During her correspondence with Pope Leo XIII, Guerra composed prayers to the Holy Spirit, including a Holy Spirit Chaplet, asking the Lord to “send forth your spirit and renew the world.
“Pentecost is not over,” Guerra wrote. “In fact, it is continually going on in every time and in every place, because the Holy Spirit desired to give himself to all men and all who want him can always receive him, so we do not have to envy the apostles and the first believers; we only have to dispose ourselves like them to receive him well, and he will come to us as he did to them.”
The Martyrs of Damascus: Courageous witnesses of faith
The solemnity of the ceremony was heightened as Pope Francis canonized the Martyrs of Damascus, a group of 11 men killed in 1860 for refusing to renounce their Christian faith and convert to Islam. The martyrs, including eight Franciscan friars and three laymen, were attacked in a church in the Christian quarter of Damascus during a wave of religious violence.
The canonized Franciscan friars include six priests and two professed religious — all missionaries from Spain except for Father Engelbert Kolland, who was from Salzburg, Austria.
Franciscan Father Manuel Ruiz, Father Carmelo Bolta, Father Nicanor Ascanio, Father Nicolás M. Alberca y Torres, Father Pedro Soler, Kolland, Brother Francisco Pinazo Peñalver, and Brother Juan S. Fernández were all declared saints.
The three laymen were brothers — Francis, Abdel Mooti, and Raphael Massabki — known for their deep piety and devotion to the Christian faith. Francis Massabki, the oldest of the brothers, was a father of eight children. Mooti was a father of five who visited the Church of St. Paul daily for prayer and to teach catechism lessons. The youngest brother, Raphael, was single and was known to spend long periods of time praying in the church and helping the friars.
According to witnesses, the brothers were offered the chance to live if they renounced their faith, but they refused. “We are Christians, and we want to live and die as Christians,” Francis Massabki reportedly said. All 11 were brutally killed that night, some beheaded, others stabbed to death.

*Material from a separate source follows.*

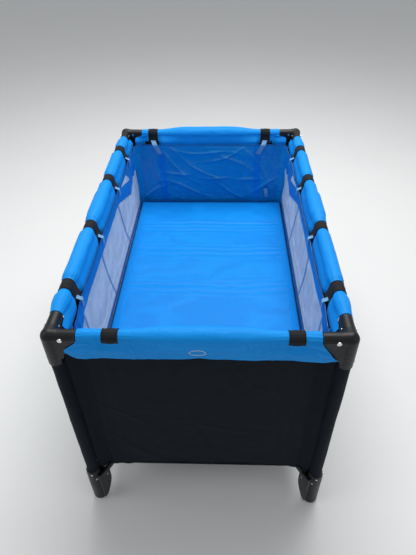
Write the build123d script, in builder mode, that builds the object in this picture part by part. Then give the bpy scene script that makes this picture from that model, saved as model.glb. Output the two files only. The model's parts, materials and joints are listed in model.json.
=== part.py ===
from build123d import *
from math import atan2, degrees, hypot
import os

os.makedirs("parts", exist_ok=True)

# Folding travel playpen with a hook-on bassinet. Millimetres, +Z up, origin on the floor at the centre.
# Everything below is drawn for the +X +Y corner and mirrored to the other three.

# Legs
LEG_X = 328.0            # leg centre lines
LEG_Y = 533.0
LEG_RADIUS = 14.0
LEG_WALL = 1.2
LEG_BOTTOM = 24.0
LEG_TOP = 735.0

# Top rails, each two tubes that meet at a centre latch
RAIL_Z = 728.0
RAIL_RADIUS = 10.0
TUBE_WALL = 1.2
PIVOT_INSET = 27.5       # rail pivot, inboard of the leg centre line
LATCH_HALF = 18.0        # latch pivots, either side of the rail's middle
REACH_X = LEG_X - PIVOT_INSET - LATCH_HALF
REACH_Y = LEG_Y - PIVOT_INSET - LATCH_HALF
CORNER_TAIL = 6.0        # tube past its corner pivot
LATCH_TAIL = 5.0         # tube past its latch pivot

# Bottom tubes: their plan lengths equal the rails' reaches, so every pivot turns by the same angle
SPOKE_LENGTH = hypot(REACH_X, REACH_Y)
SPOKE_DX = REACH_X / SPOKE_LENGTH
SPOKE_DY = REACH_Y / SPOKE_LENGTH
SPOKE_Z = 116.0
SPOKE_RADIUS = 9.5
SPOKE_TAIL = 6.0
HUB_PIVOT = 42.0         # hub pivots' distance from the centre
FOOT_PIVOT_X = HUB_PIVOT * SPOKE_DX + REACH_X
FOOT_PIVOT_Y = HUB_PIVOT * SPOKE_DY + REACH_Y
EAR_INNER = 10.0         # clevis ears, from the tube's centre line
EAR_OUTER = 14.0

# Pins and their holes
PIN_RADIUS = 3.0
HOLE_RADIUS = 3.1
RIVET_RADIUS = 2.5
RIVET_HOLE = 2.6
LEG_RIVET_Z = 657.0

# Corner bracket
SOCKET_RADIUS = 18.5     # round the leg, and the ball at the corner
ARM_RADIUS = 15.2        # arm past its taper
MOUTH_RADIUS = 14.6
ARM_TAPER = 21.0
BRACKET_CAVITY = 12.2
BRACKET_ARM = 61.0       # from the leg centre line to the arm's mouth
CAVITY_START = 15.2
SOCKET_BOTTOM = 646.0
WEB = 3.0
WEB_FACE = 15.4          # outer faces of the flat webs, from the leg centre line
SKIRT = 2.8
SKIRT_START = 13.0
SCREW_INSET = 36.0
SCREW_DROP = 27.0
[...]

“They remained faithful servants,” Pope Francis said. “[They] served in martyrdom and in joy.”
A global celebration
The canonization ceremony was attended by pilgrims from around the world, including Catholics from Kenya, Canada, Uganda, Spain, Italy, and the Middle East. More than 1,000 members of the Consolata order traveled to Rome to witness the canonization of their founder.
And bagpipers from Galicia in northern Spain played traditional music at the end of the Mass to honor the Spanish Franciscans canonized among the Damascus martyrs.
Bagpipers play to honor the Spanish Franciscans canonized among the Damascus martyrs at the Vatican on Sunday, Oct. 20, 2024. Credit: Courtney Mares
“I thank all of you who have come to honor the new saints,” Pope Francis said. “I greet the cardinals, the bishops, the consecrated men and women, especially the Friars Minor and the Maronite faithful, the Consolata Missionaries, the Little Sisters of the Holy Family and the Oblates of the Holy Spirit, as well as the other groups of pilgrims who have come from various places.”
Pope Francis led the crowd in the Angelus prayer at the end of the Mass and asked people to pray in particular for the gift of peace for “populations who are suffering as a result of war – tormented Palestine, Israel, Lebanon, tormented Ukraine, Sudan, Myanmar and all the others.”
The pope also greeted a group of Ugandan pilgrims who traveled from Rome to mark the 60th anniversary of the canonization of the Ugandan Martyrs and urged people to pray for missionaries on World Mission Sunday.
“Let us support, with our prayer and our aid, all the missionaries who, often at great sacrifice, bring the shining proclamation of the Gospel to every part of the world,” he said.
“May the Virgin Mary help us to be like her and like the Saints courageous and joyful witnesses of the Gospel.”